Психология до «психологии». От Античности до Нового времени (Лызлов) - страница 27

Утешая своих учеников, Сократ в «Федоне» пытается объяснить им, почему он не боится. Он пытается обосновать то, что душа бессмертна, и утверждает, что если человек достойно прожил жизнь и достойно умирает, то это бессмертие станет благом для души. И если в «Апологии» он со свойственной ему иронической улыбкой говорит: «Ну что, всем когда-то придется умирать. Кто знает, что там будет? Может быть, это будет что-то подобное сну без сновидений. А может быть, я отправлюсь в мир иной и встречу там тех замечательных людей, с кем не привелось встретиться в этом мире. Встречу там философов, которые жили задолго до меня. Встречу, может быть, поэтов, встречу, может быть, каких-то других великих людей, политиков? И я смогу с ними, так же как и с вами, вести беседы, совместно разыскивать с ними истину»; если в «Апологии» он с ноткой светлой иронии и со свойственным ему бесстрашием беседует об этом с судьями, которые должны ему вынести приговор, то в «Федоне» он начинает приводить доказательства бессмертия души, задействуя очень во многом пифагорейский дискурс. Там он как бы беседует с пришедшими к нему пифагорейцами. Между тем, по другим источникам, кажется довольно маловероятным, чтобы Сократ был близок к пифагорейским кругам и чтобы приведенная в «Федоне» речь могла принадлежать реальному Сократу, могла быть тем, что он реально говорил в последние дни своей жизни. Кроме того, существует греческое предание – которое, впрочем, тоже невозможно точно подтвердить, – что Платон, написав «Федона», собрал послушать этот диалог людей, практически все из которых знали Сократа лично. И вот пока он им читал «Федона», люди по одному уходили, не дослушав, и в конце этого слушания рядом с Платоном остался один Аристотель. Аристотель, который был моложе всех и которому в данной ситуации был интереснее его учитель Платон, нежели Сократ, о котором шла речь в диалоге.
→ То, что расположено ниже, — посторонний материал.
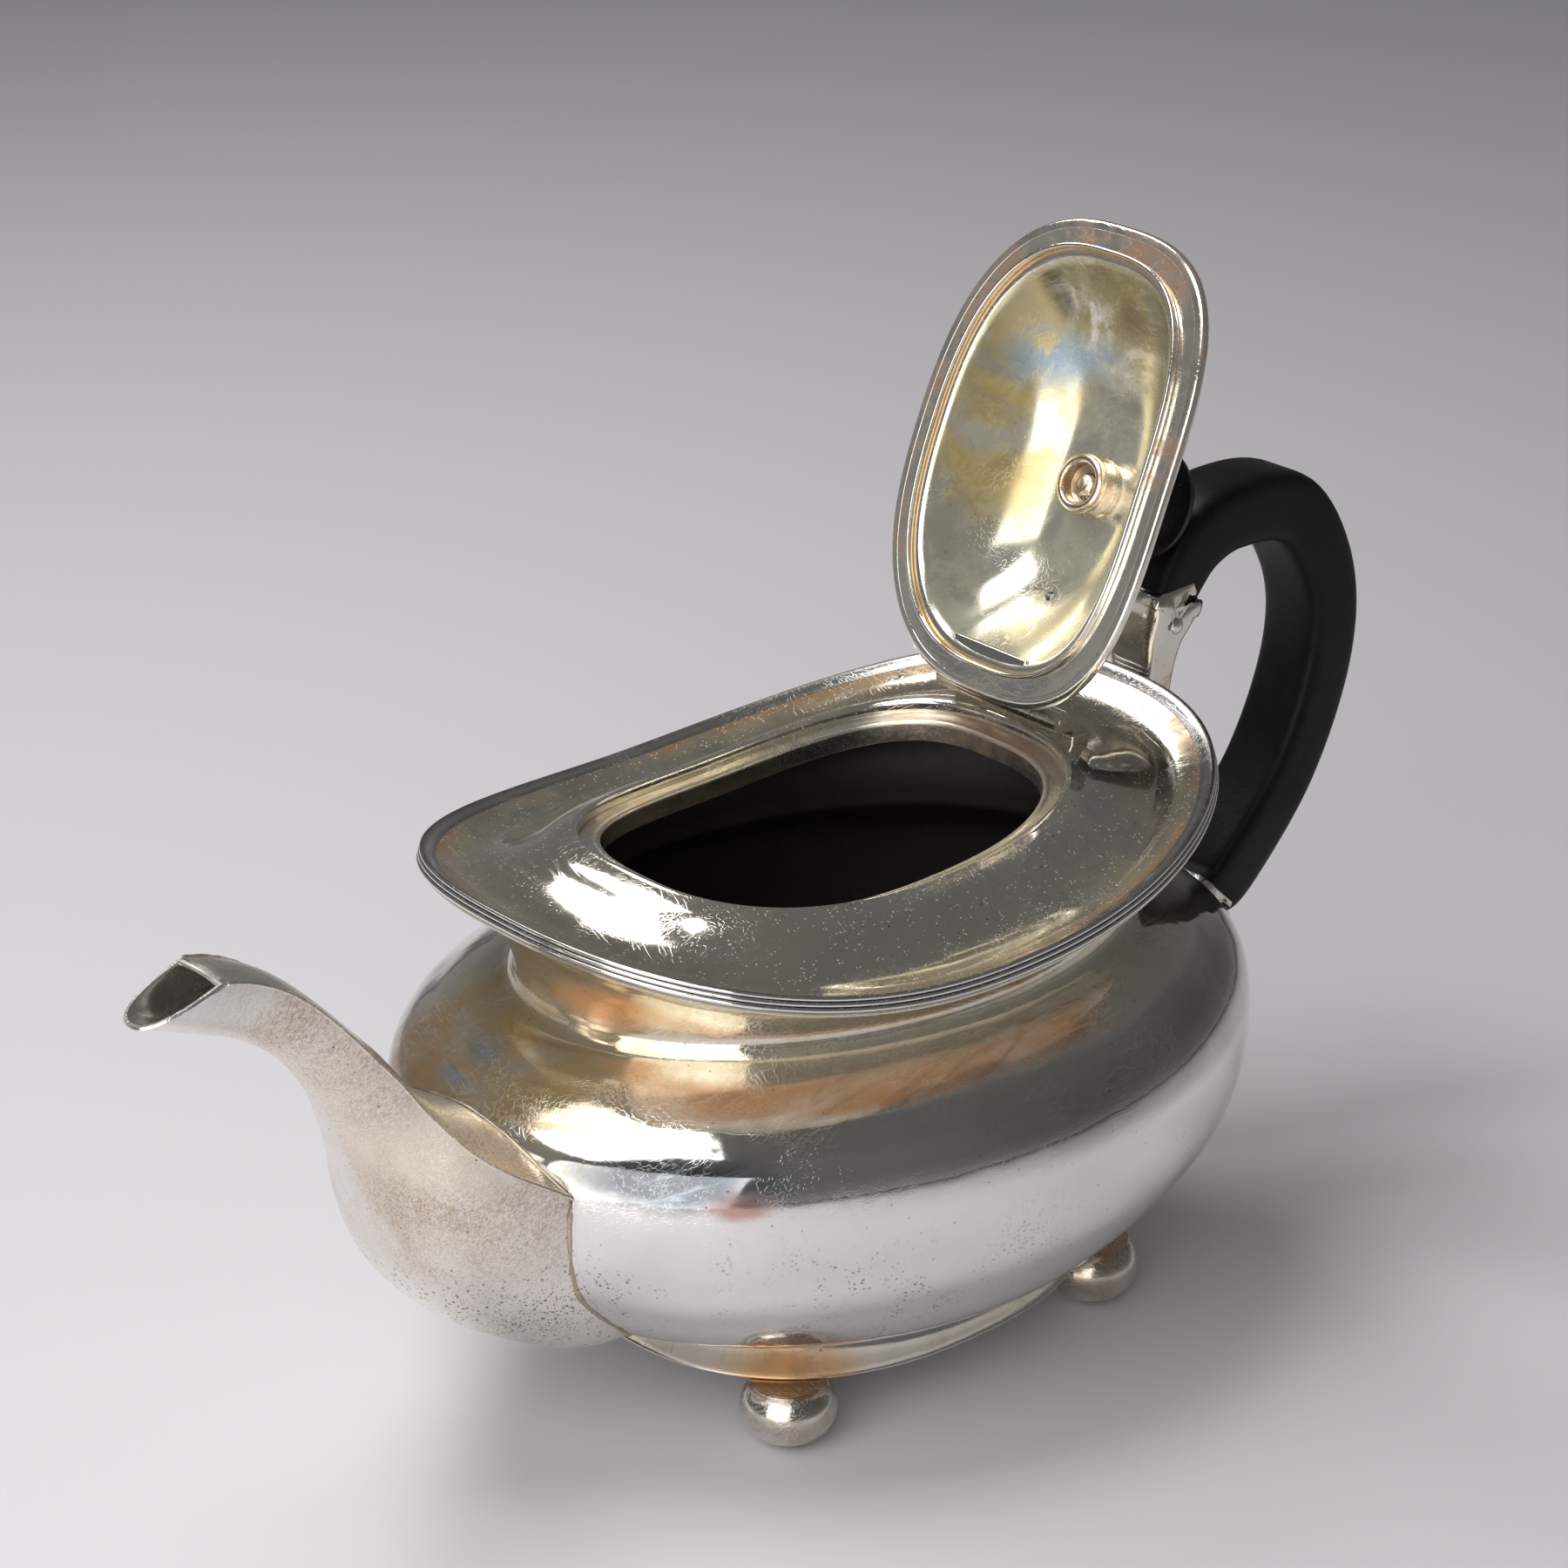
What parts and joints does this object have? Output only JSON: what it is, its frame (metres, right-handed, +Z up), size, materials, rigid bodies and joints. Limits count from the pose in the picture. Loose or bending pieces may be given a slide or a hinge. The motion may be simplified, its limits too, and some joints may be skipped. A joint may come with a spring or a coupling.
{
  "type": "silver teapot",
  "caption": "Oval bombe silver teapot with a swept reeded rim, hinged domed lid standing open, panel-topped spout, ebony loop handle and button finial, on a collar with ball feet.",
  "frame": {"origin": "on the table under the middle of the teapot's length, on its middle plane", "axes": "+X from the spout towards the handle, +Y towards the side on the right when the pot is seen from behind its spout, +Z up"},
  "size_m": [0.275, 0.1338, 0.1899],
  "materials": {
    "body_silver": "polished silver with soft scratches, golden and blue-grey tarnish on the shoulder",
    "rim_silver": "bright polished reeds with dark grooves",
    "cover_silver": "mirror polish with fine specks and brown tarnish towards the rim",
    "seat_silver": "polished, with tan and pinkish tarnish on the ledge",
    "spout_silver": "satin with fine warm hairlines and dark pits below",
    "collar_silver": "polished with blue and orange heat tint",
    "bottom_silver": "dull, tarnished and scuffed",
    "foot_silver": "polished balls with scuffs and brown tarnish at the joint",
    "socket_silver": "tarnished polish",
    "pin_silver": "worn polish",
    "hinge_silver": "worn polish with brown tarnish between knuckles",
    "lid_silver": "polished, olive, yellow and blue-grey tarnish clouds inside",
    "finial_silver": "polished, tarnished in the grooves",
    "stud_silver": "worn thread, dark in the roots",
    "nut_silver": "polished with brown tarnish in the bore",
    "handle_ebony": "black ebony with a soft sheen and a faint grain",
    "finial_ebony": "black ebony with a soft sheen"
  },
  "bodies": {
    "pot": {"body_shell": "body_silver", "rim_wire": "rim_silver", "cover": "cover_silver", "seat_bezel": "seat_silver", "spout": "spout_silver", "base_collar": "collar_silver", "bottom_plate": "bottom_silver", "foot_front_left": "foot_silver", "foot_front_right": "foot_silver", "foot_rear_left": "foot_silver", "foot_rear_right": "foot_silver", "upper_socket": "socket_silver", "lower_socket": "socket_silver", "handle": "handle_ebony", "upper_handle_pin": "pin_silver", "lower_handle_pin": "pin_silver", "hinge_body_leaf": "hinge_silver", "hinge_pin": "pin_silver"},
    "lid": {"hinge_lid_leaf": "hinge_silver", "lid_dome": "lid_silver", "lid_bead": "lid_silver", "lid_ridge": "lid_silver", "finial_base": "finial_silver", "finial_button": "finial_ebony", "finial_stud": "stud_silver", "finial_nut": "nut_silver"}
  },
  "joints": [
    {"name": "lid_hinge", "type": "hinge", "parent": "pot", "child": "lid", "pos_m": [0.04925, 0, 0.1077], "axis": [0, -1, 0], "range_deg": [0, 114.7]}
  ]
}
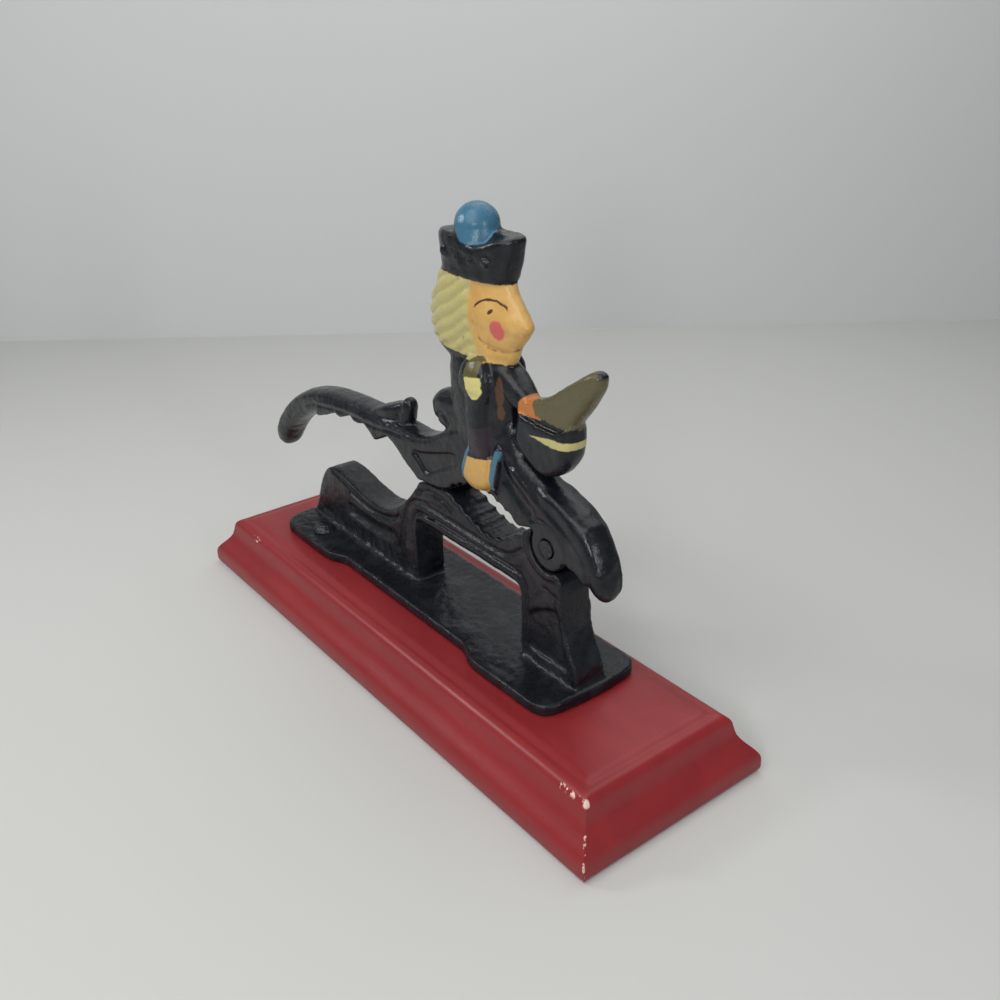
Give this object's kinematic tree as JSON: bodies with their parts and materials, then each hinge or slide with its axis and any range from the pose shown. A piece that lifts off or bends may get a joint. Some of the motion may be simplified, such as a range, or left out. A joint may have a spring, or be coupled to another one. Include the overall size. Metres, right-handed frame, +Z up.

Если это предание отражает реальную ситуацию, то вполне возможно, что слушатели расходились потому, что они не узнавали того Сократа, каким они его помнили. Они не понимали, почему Сократ вдруг заговорил на пифагорейском языке. Они не понимали, почему они о его последних днях слышат вещи, фактически неверные, слышат вложенные в уста Сократа слова, которые он фактически не говорил. И можно предположить – хотя очевидно, что здесь невозможно доказать это, – что Платон опробует очень интересный ход. Что он пытается вложить в уста Сократа, ждущего казни, слова, которые передавали бы не только непосредственно им сказанное и произнесенное, но и передавали бы то, чем он жил, суть и напряжение его жизни в эти последние часы. И тогда это попытка схватить не только сказанное Сократом, но и жизнь его как говорящего, схватить не то, что он фактически говорит, но то, что он проживает в последние часы. Попытка схватить то напряжение жизни, то поступание, которое стоит за внешними словами. Для этого-то и нужен здесь некий метаязык, на котором можно говорить уже не просто повторяя слова, но показывая, чем живет и руководствуется говорящий.